Pat Schroeder on Kate Millett
Patricia Schroeder, B.A. ’61, history; J.D., Harvard, was the first female Congress member from Colorado, elected in 1973 to represent the Denver area. Women were rare in the House at that time. One male colleague told her, “This is about Chivas Regal, thousand-dollar bills, Lear jets and beautiful women. Why are you here?” She was a moving force behind the Family and Medical Leave Act of 1993 and a strong proponent for women’s reproductive rights.
Kate Millett’s book, Sexual Politics, was published in 1970. Her main thesis was that sex was a frequently neglected political aspect. She pointed out that all modern states were patriarchal, which isn’t shocking today but sure was then. She also tied in literature and fingered famous authors that she felt were very sexist.
I ran for office in 1972 in Colorado. This was a whole new awakening; women had been left behind since Abigail Adams’s famous plea to her husband to remember the ladies went unanswered.

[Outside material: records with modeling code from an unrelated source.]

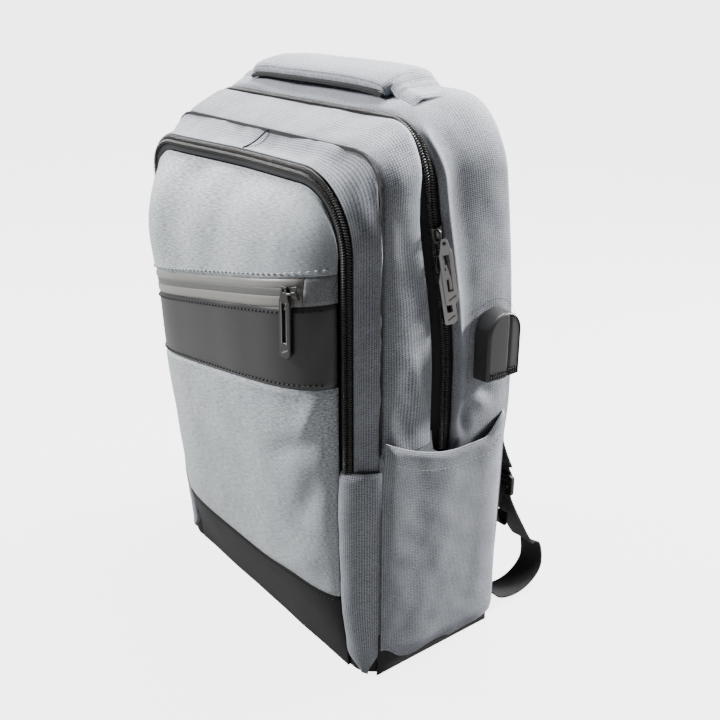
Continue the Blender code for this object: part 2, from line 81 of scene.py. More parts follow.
def mix(a, b, t):
    return a + (b - a) * t


def hump(x, centre, width):
    """A smooth bump of height 1 that fades out over width."""
    return math.exp(-((x - centre) / width) ** 2)


def main_y(z):
    return 0.0175 - 0.0225 * ease((z - 0.25) / 0.18)


def back_y(z):
    arc = 0.061 + 0.020 * math.sin(math.pi * min(1.0, max(0.0, z / 0.42)))
    foot = 0.0808 - 0.0073 * ((0.21 - z) / 0.21) ** 2 if z < 0.21 else 0.0
    return max(arc, foot)


def side_half(z):
    return 0.1482 + 0.0036 * ease((z - 0.16) / 0.06)


def panel_top(x):
    """The top edge of the front panel, inside the arch of the front zip."""
    inset = 0.008
    r = (ZIP_R if x > 0 else ZIP_R_LEFT) - inset
    flat = ZIP_HALF - inset - r
    top = ZIP_TOP - inset
    if abs(x) <= flat:
        return top
    return top - r + math.sqrt(max(0.0, r * r - (abs(x) - flat) ** 2))


def edge_y(x, z):
    foot = 0.007 * (1 - ease(z / 0.08))
    return EDGE_Y + foot - CORNER_PUSH * ease((z - 0.26) / 0.12) * ease((0.02 - x) / 0.14)


def panel_y(x, z):
    across = math.sqrt(max(0.0, 1 - abs(x / PANEL_HALF) ** 4.5))
    low = 1 - (1 - min(1.0, max(0.0, z / 0.30))) ** 2.0
    high = 1 - (1 - min(1.0, max(0.0, (panel_top(x) - z) / 0.08))) ** 2.4
    return edge_y(x, z) - (BULGE - BULGE_LEAN * x) * across * low * high


def band_low(x):
    return 0.2345 + 0.150 * x


def band_high(x):
    return 0.2940 + 0.190 * x


def zip_high(x):
    return 0.3135 + 0.200 * x


def trim_high(x):
    return 0.066 + 0.006 * ease((x - 0.02) / 0.06)


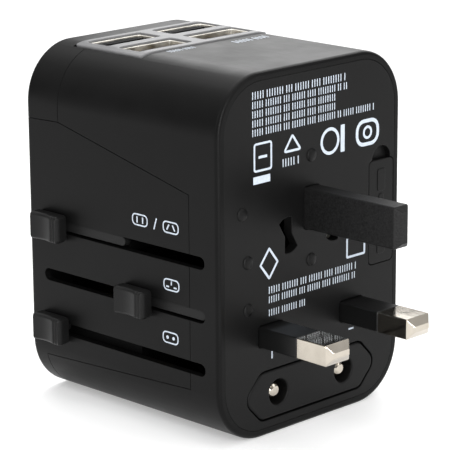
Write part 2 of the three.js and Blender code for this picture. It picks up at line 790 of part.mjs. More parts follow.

Very few people have had their thesis become a best-selling book. Kate became a huge celebrity and many writers she fingered punched back. A huge back-and-forth followed and she must have felt very targeted at times.
Nevertheless, she sure began a real awakening among many women that they were going to have to fight hard to get a place at the table. The “guys” weren’t going to give it away!